Outside of the Beltway, the Iowa Supreme Court will rule in 2023 on a challenge to a state law giving utilities first dibs to build high-voltage transmission lines. Although it’s specific to the Hawkeye State, the outcome of the case could affect major transmission projects proposed by the Midwest grid operator — known as the Midcontinent Independent System Operator — to integrate more clean energy into the regional grid, said Ari Peskoe, director of the Electricity Law Initiative at the Harvard Law School Environmental and Energy Law Program.

“The broader implication is for these long-term transmission projects,” Peskoe said.

‘Major questions’

The biggest Supreme Court energy ruling of 2022 — West Virginia v. EPA — is expected to affect litigation involving the oil industry, power sector and climate change in 2023 and beyond.

A pair of proposed rules from the Securities and Exchange Commission requiring some companies to disclose emissions data and their climate targets could be among the first issues to test the boundaries of the version of the “major questions” doctrine the justices used to overturn the Clean Power Plan in West Virginia (Climatewire, July 7).

The SEC is expected to finalize the disclosure rule in the first quarter of 2023, and Vizcarra said she expects immediate challenges.
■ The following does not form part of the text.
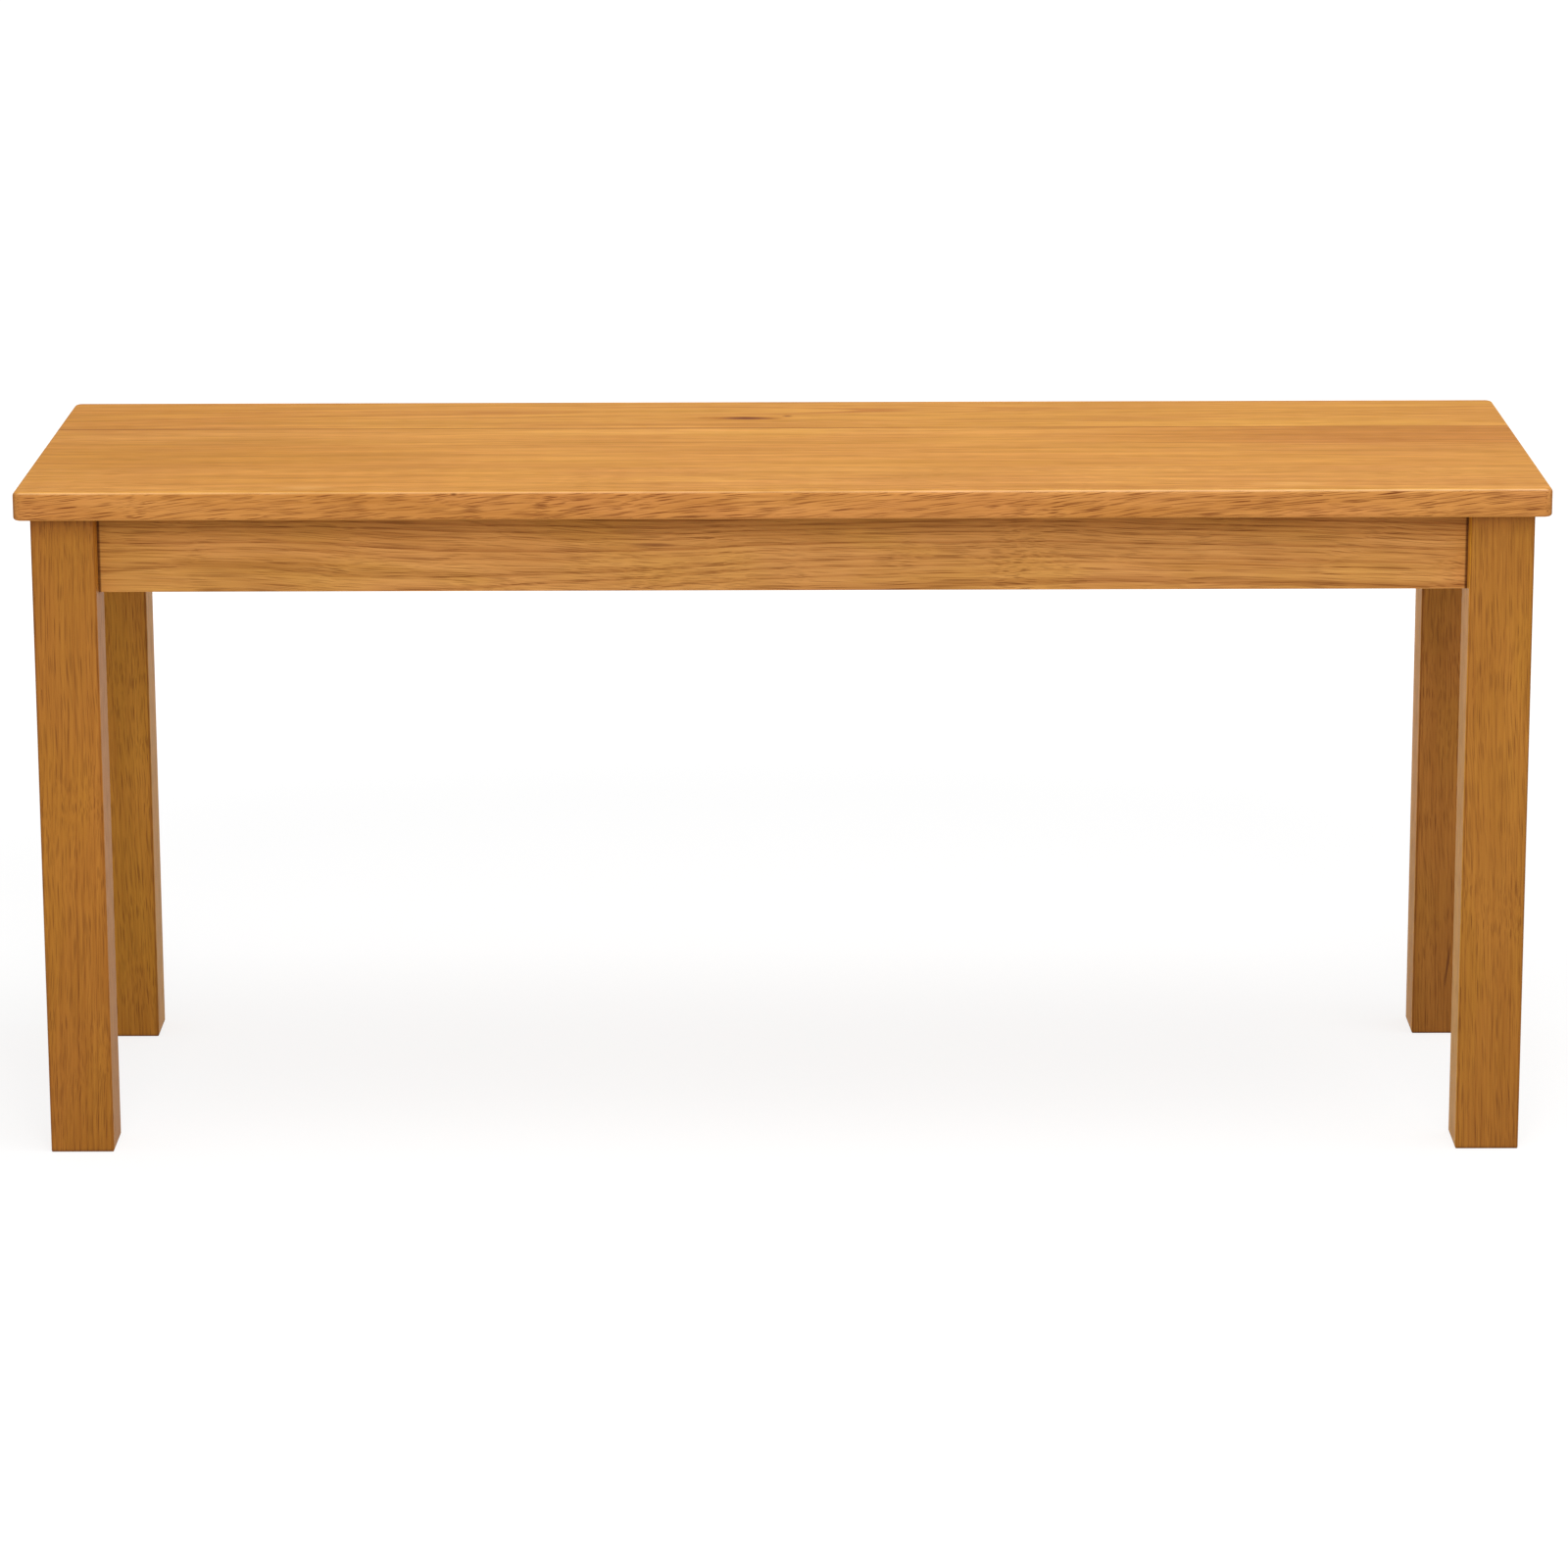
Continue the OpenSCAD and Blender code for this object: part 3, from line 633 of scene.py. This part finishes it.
endJoints = [{**apronLook["joints"][0], "axis": "Y", "at": 0.1175}, apronLook["joints"][1]]
aprons = {
    "apron_front": {
        "seed": 41, "lean": (0, 0.012, 0.018), "wander": 8,
        "marks": [
            {"centre": (-85, -146, 409.6), "size": (22, 5, 2), "strength": 0.7, "colour": (122, 66, 28)},
            {"centre": (260, -146, 410), "size": (300, 10, 16), "strength": 0.75, "tint": (0.89, 0.90, 0.90)},
            {"centre": (270, -146, 388), "size": (280, 10, 11), "strength": 0.7, "tint": (1.05, 1.07, 1.16)},
            {"centre": (-340, -146, 391), "size": (230, 10, 14), "strength": 0.7, "tint": (0.94, 0.94, 0.90)},
            {"centre": (-20, -146, 405), "size": (260, 40, 40), "strength": 0.6, "tint": (0.93, 0.94, 0.95)},
        ],
    },
    "apron_rear": {"seed": 45},
    "apron_left": {"grain": "y", "seed": 48, "joints": endJoints},
    "apron_right": {"grain": "y", "seed": 52, "joints": endJoints},
    "centre_rail": {"grain": "y", "seed": 56, "pith": (0, 30, 60), "joints": []},
}

for node, own in aprons.items():
    oakPiece(node, {**apronLook, **own})
print("aprons and rail finished")


# Corner blocks and turn buttons are plain beech: pale, close-grained, with short dark rays

beechLook = {
    "pale": (206, 164, 118), "rosy": (188, 140, 98), "fleck": (140, 92, 58), "fleckAmount": 0.6,
    "bandStretch": (4, 160, 160), "fleckStretch": (520, 2600, 2600),
    "fibreStretch": (30, 1500, 1500), "bandLimits": (0.3, 0.7), "fleckLimits": (0.62, 0.72),
    "fibreContrast": 0.18, "fibreBase": 0.91, "endLimits": (0.55, 0.95), "endTint": (0.80, 0.76, 0.70),
    "fibreRoughness": 0.14, "roughness": 0.5, "specular": 0.3, "fleckHeight": -0.6, "relief": (0.3, 0.08),
    "seedShift": (1, 0.37, 0.73), "blockSeed": 1.7, "blockStep": 2.3, "buttonSeed": 11.3, "buttonStep": 1.9,
}


def beechPiece(node, turn, seed):
    look = beechLook
    material, tree = newMaterial("beech." + node)
    low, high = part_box(node)
    coords, place, endGrain = grainPlace(tree, turn, (low + high) / 2)
    shifted = vectorMath(tree, "ADD", place, tuple(share * seed for share in look["seedShift"]))
    band = noiseField(tree, shifted, look["bandStretch"], detail=2)["Fac"]
    fibre = noiseField(tree, shifted, look["fibreStretch"], detail=2)["Fac"]
    fleck = smoothStep(tree, noiseField(tree, shifted, look["fleckStretch"])["Fac"], *look["fleckLimits"])
    band = smoothStep(tree, band, *look["bandLimits"])
    colour = mixColour(tree, band, screenColour(*look["pale"]), screenColour(*look["rosy"]))
    colour = scaleVector(tree, colour, timesPlus(tree, fibre, look["fibreContrast"], look["fibreBase"]))
    fleckShade = times(tree, fleck, look["fleckAmount"])
    colour = mixColour(tree, fleckShade, colour, screenColour(*look["fleck"]))
    colour = tintColour(tree, smoothStep(tree, endGrain, *look["endLimits"]), colour, look["endTint"])
    height = timesPlus(tree, fleck, look["fleckHeight"], fibre)
    roughness = timesPlus(tree, fibre, look["fibreRoughness"], look["roughness"])
    constants = {"Specular IOR Level": look["specular"]}
    coatSurface(tree, colour, roughness, height, look["relief"], constants)
    dress(node, material)


# grain direction of each block in degrees round Z, along its long way across the corner
cornerBlocks = {
    "corner_block_front_left": -45, "corner_block_front_right": 45,
    "corner_block_rear_left": 45, "corner_block_rear_right": -45,
}
for count, (node, degrees) in enumerate(cornerBlocks.items()):
    turn = Matrix.Rotation(-math.radians(degrees), 3, "Z")
    beechPiece(node, turn, beechLook["blockSeed"] + beechLook["blockStep"] * count)

turnButtons = {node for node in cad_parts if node.startswith("button_")} - {"button_screws"}
for count, node in enumerate(sorted(turnButtons)):
    turn = grainTurns["x" if node in ("button_left", "button_right") else "y"]
    beechPiece(node, turn, beechLook["buttonSeed"] + beechLook["buttonStep"] * count)
print("corner blocks and turn buttons finished:", len(cornerBlocks) + len(turnButtons))


# Countersunk zinc-plated wood screws with a cross recess and a thread, made once and set at each head

screwLook = {
    "Shank Radius": 2.0 * mm, "Head Radius": 4.0 * mm, "Head Height": 2.8 * mm, "Rim Height": 0.5 * mm,
    "Rim Ease": 0.12 * mm, "Plain Share": 0.42, "Point Length": 5.0 * mm, "Tip Radius": 0.4 * mm,
    "Thread Pitch": 1.8 * mm, "Thread Depth": 0.55 * mm, "Recess Span": 4.6 * mm, "Recess Width": 1.1 * mm,
    "Recess Depth": 1.9 * mm,
}

# How finely a screw is divided, how its ridge starts and ends and how its recess narrows. Points of the CAD's
# screws this near each other are one, and this near an end they belong to it.
screwForm = {
    "bodySides": 28, "ridgeSides": 4, "stepsPerTurn": 18, "ridgeStart": 0.15, "ridgeEnd": 0.3,
    "recessTaper": -0.45, "sharpAngle": 30, "sameSpot": 0.001 * mm, "sameEnd": 0.1 * mm,
}


def pickByIndex(tree, index, values):
    node = addNode(tree, "GeometryNodeIndexSwitch", data_type="FLOAT")
    while len(node.index_switch_items) < len(values):
        node.index_switch_items.new()
    feed(tree, node.inputs[0], index)
    for count, value in enumerate(values):
        feed(tree, node.inputs[count + 1], value)
    return node.outputs[0]


def tubeAlong(tree, points, place, size, sides):
    # a chain of points, moved to their places and given a round section that may change along the way
    line = addNode(tree, "GeometryNodeMeshLine", {"Count": points}, mode="OFFSET").outputs[0]
    line = addNode(tree, "GeometryNodeSetPosition", {"Geometry": line, "Position": place}).outputs[0]
    curve = addNode(tree, "GeometryNodeMeshToCurve", {"Mesh": line}).outputs[0]
    sockets = {"Resolution": sides, "Radius": 1}
    section = addNode(tree, "GeometryNodeCurvePrimitiveCircle", sockets).outputs[0]
    sockets = {"Curve": curve, "Profile Curve": section, "Scale": size, "Fill Caps": True}
    return addNode(tree, "GeometryNodeCurveToMesh", sockets).outputs[0]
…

West Virginia Attorney General Patrick Morrisey (R) cited the disclosure rule as a top target the same day the Supreme Court decided West Virginia, which curbed EPA’s authority to regulate carbon emissions from power plants.

Justices in the majority said the Obama-era Clean Power Plan violated the major questions doctrine, which says Congress must clearly authorize federal agencies to regulate matters of “vast economic and political significance.”

The SEC proposal, Morrisey said, likely falls “into the major questions category where the Biden administration is trying to transform all these agencies … into environmental regulators.”

Morrisey and 20 other Republican attorneys general are also targeting an SEC proposal that would require firms to prove that investments that purport to be green or socially aware live up to those claims (Climatewire, May 26).

In formal comments filed with the agency, the 21 state attorneys said in August that the SEC was trying to transform itself from the federal overseer of securities “into the regulator of broader social ills.”

“The SEC is tackling a major question, but Congress has not given it the clear go-ahead to do so,” the attorneys general wrote to the agency. “Nothing in the relevant statutes constitutes a clear statement of authority for the Commission.”

Reporters Miranda Willson and Lesley Clark contributed.